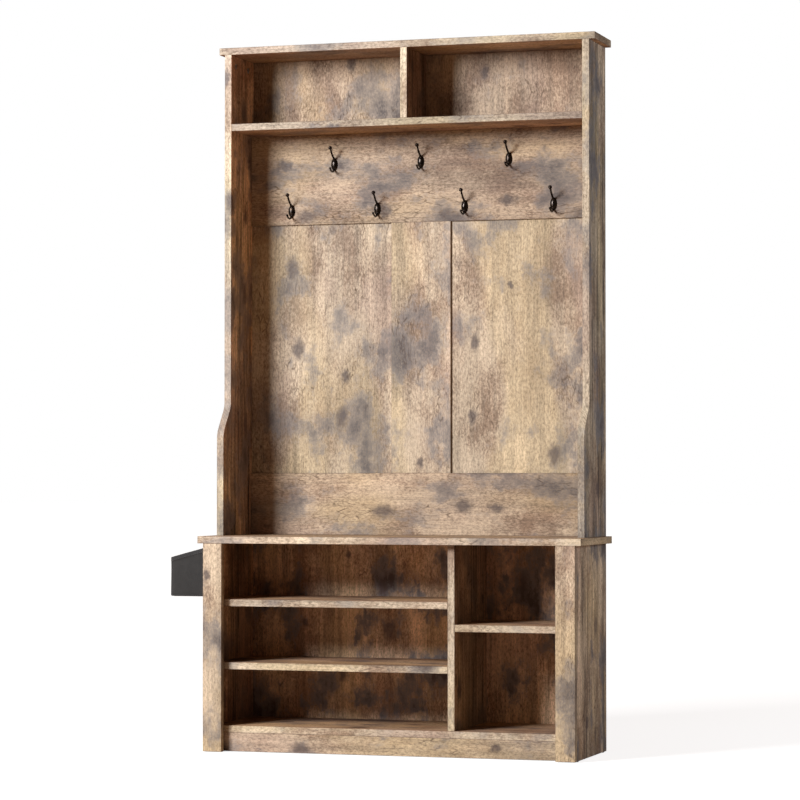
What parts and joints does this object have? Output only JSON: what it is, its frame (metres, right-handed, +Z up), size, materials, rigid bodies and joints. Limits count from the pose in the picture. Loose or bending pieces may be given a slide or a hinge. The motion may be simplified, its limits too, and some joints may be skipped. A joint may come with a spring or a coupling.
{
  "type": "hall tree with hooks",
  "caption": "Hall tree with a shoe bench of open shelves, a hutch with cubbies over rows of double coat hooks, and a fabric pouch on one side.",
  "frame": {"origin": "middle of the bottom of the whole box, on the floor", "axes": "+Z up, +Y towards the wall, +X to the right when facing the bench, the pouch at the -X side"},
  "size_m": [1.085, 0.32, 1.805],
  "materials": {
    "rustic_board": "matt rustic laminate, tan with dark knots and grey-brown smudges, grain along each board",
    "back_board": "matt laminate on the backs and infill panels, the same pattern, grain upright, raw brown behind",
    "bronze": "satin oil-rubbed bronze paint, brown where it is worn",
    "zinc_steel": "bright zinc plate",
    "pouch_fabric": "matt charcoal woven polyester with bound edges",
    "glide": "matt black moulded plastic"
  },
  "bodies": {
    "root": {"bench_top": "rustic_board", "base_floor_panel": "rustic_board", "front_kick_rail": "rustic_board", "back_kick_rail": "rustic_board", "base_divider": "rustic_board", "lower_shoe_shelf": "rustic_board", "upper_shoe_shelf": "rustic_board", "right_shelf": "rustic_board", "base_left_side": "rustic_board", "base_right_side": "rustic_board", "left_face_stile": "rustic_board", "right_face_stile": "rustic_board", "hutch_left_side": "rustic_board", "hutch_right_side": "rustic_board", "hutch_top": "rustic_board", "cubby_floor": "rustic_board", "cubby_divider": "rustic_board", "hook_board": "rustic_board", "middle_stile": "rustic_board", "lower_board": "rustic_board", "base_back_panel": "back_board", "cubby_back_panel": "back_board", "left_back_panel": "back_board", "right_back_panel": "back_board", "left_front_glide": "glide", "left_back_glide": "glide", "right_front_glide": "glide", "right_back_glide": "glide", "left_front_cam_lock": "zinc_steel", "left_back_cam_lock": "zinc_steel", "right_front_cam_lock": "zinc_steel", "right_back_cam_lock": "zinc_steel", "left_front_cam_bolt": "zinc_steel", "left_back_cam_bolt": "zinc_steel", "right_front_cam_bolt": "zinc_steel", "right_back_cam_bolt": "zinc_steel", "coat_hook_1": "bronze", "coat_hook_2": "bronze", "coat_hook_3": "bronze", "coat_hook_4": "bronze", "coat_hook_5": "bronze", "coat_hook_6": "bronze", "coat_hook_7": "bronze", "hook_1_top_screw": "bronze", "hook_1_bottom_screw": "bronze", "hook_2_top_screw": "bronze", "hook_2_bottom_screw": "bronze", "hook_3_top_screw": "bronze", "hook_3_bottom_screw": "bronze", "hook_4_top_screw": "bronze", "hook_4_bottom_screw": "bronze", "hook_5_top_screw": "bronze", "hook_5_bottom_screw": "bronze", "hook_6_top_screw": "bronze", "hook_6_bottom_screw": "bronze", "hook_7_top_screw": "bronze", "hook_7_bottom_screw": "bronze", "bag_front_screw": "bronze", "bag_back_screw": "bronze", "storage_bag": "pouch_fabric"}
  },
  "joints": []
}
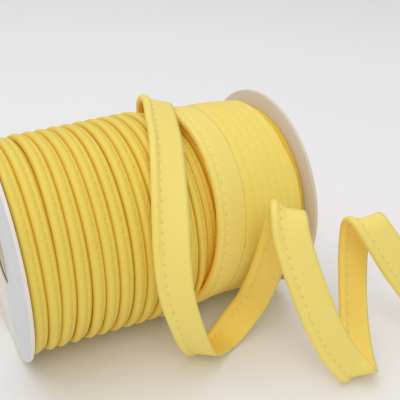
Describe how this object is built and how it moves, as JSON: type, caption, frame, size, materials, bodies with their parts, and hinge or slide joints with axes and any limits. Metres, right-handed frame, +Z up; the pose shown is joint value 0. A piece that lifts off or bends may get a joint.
· · · · · · ·
• [Goal]:
Copy out the whole listing, exactly as written.

• [Output below]:
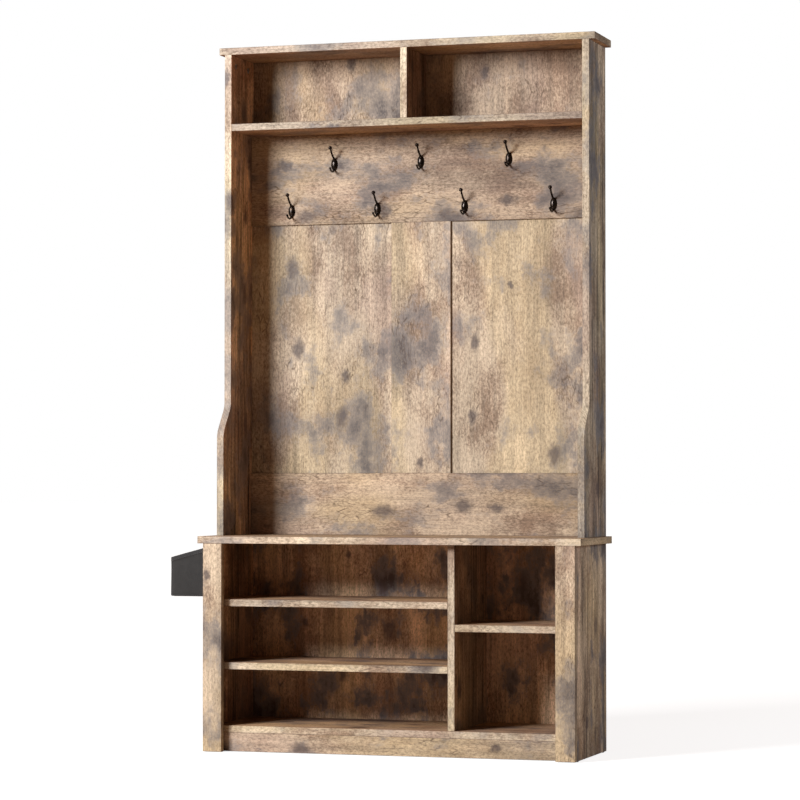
What parts and joints does this object have? Output only JSON: what it is, its frame (metres, right-handed, +Z up), size, materials, rigid bodies and joints. Limits count from the pose in the picture. Loose or bending pieces may be given a slide or a hinge. The motion may be simplified, its limits too, and some joints may be skipped. A joint may come with a spring or a coupling.
{
  "type": "hall tree with hooks",
  "caption": "Hall tree with a shoe bench of open shelves, a hutch with cubbies over rows of double coat hooks, and a fabric pouch on one side.",
  "frame": {"origin": "middle of the bottom of the whole box, on the floor", "axes": "+Z up, +Y towards the wall, +X to the right when facing the bench, the pouch at the -X side"},
  "size_m": [1.085, 0.32, 1.805],
  "materials": {
    "rustic_board": "matt rustic laminate, tan with dark knots and grey-brown smudges, grain along each board",
    "back_board": "matt laminate on the backs and infill panels, the same pattern, grain upright, raw brown behind",
    "bronze": "satin oil-rubbed bronze paint, brown where it is worn",
    "zinc_steel": "bright zinc plate",
    "pouch_fabric": "matt charcoal woven polyester with bound edges",
    "glide": "matt black moulded plastic"
  },
  "bodies": {
    "root": {"bench_top": "rustic_board", "base_floor_panel": "rustic_board", "front_kick_rail": "rustic_board", "back_kick_rail": "rustic_board", "base_divider": "rustic_board", "lower_shoe_shelf": "rustic_board", "upper_shoe_shelf": "rustic_board", "right_shelf": "rustic_board", "base_left_side": "rustic_board", "base_right_side": "rustic_board", "left_face_stile": "rustic_board", "right_face_stile": "rustic_board", "hutch_left_side": "rustic_board", "hutch_right_side": "rustic_board", "hutch_top": "rustic_board", "cubby_floor": "rustic_board", "cubby_divider": "rustic_board", "hook_board": "rustic_board", "middle_stile": "rustic_board", "lower_board": "rustic_board", "base_back_panel": "back_board", "cubby_back_panel": "back_board", "left_back_panel": "back_board", "right_back_panel": "back_board", "left_front_glide": "glide", "left_back_glide": "glide", "right_front_glide": "glide", "right_back_glide": "glide", "left_front_cam_lock": "zinc_steel", "left_back_cam_lock": "zinc_steel", "right_front_cam_lock": "zinc_steel", "right_back_cam_lock": "zinc_steel", "left_front_cam_bolt": "zinc_steel", "left_back_cam_bolt": "zinc_steel", "right_front_cam_bolt": "zinc_steel", "right_back_cam_bolt": "zinc_steel", "coat_hook_1": "bronze", "coat_hook_2": "bronze", "coat_hook_3": "bronze", "coat_hook_4": "bronze", "coat_hook_5": "bronze", "coat_hook_6": "bronze", "coat_hook_7": "bronze", "hook_1_top_screw": "bronze", "hook_1_bottom_screw": "bronze", "hook_2_top_screw": "bronze", "hook_2_bottom_screw": "bronze", "hook_3_top_screw": "bronze", "hook_3_bottom_screw": "bronze", "hook_4_top_screw": "bronze", "hook_4_bottom_screw": "bronze", "hook_5_top_screw": "bronze", "hook_5_bottom_screw": "bronze", "hook_6_top_screw": "bronze", "hook_6_bottom_screw": "bronze", "hook_7_top_screw": "bronze", "hook_7_bottom_screw": "bronze", "bag_front_screw": "bronze", "bag_back_screw": "bronze", "storage_bag": "pouch_fabric"}
  },
  "joints": []
}
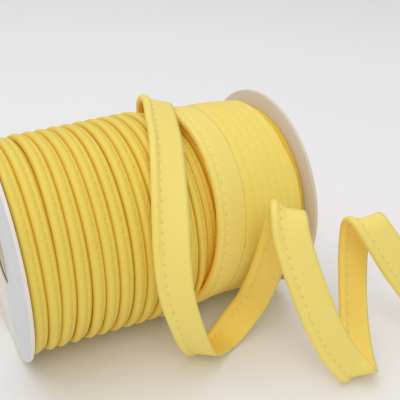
Describe how this object is built and how it moves, as JSON: type, caption, frame, size, materials, bodies with their parts, and hinge or slide joints with axes and any limits. Metres, right-handed frame, +Z up; the pose shown is joint value 0. A piece that lifts off or bends may get a joint.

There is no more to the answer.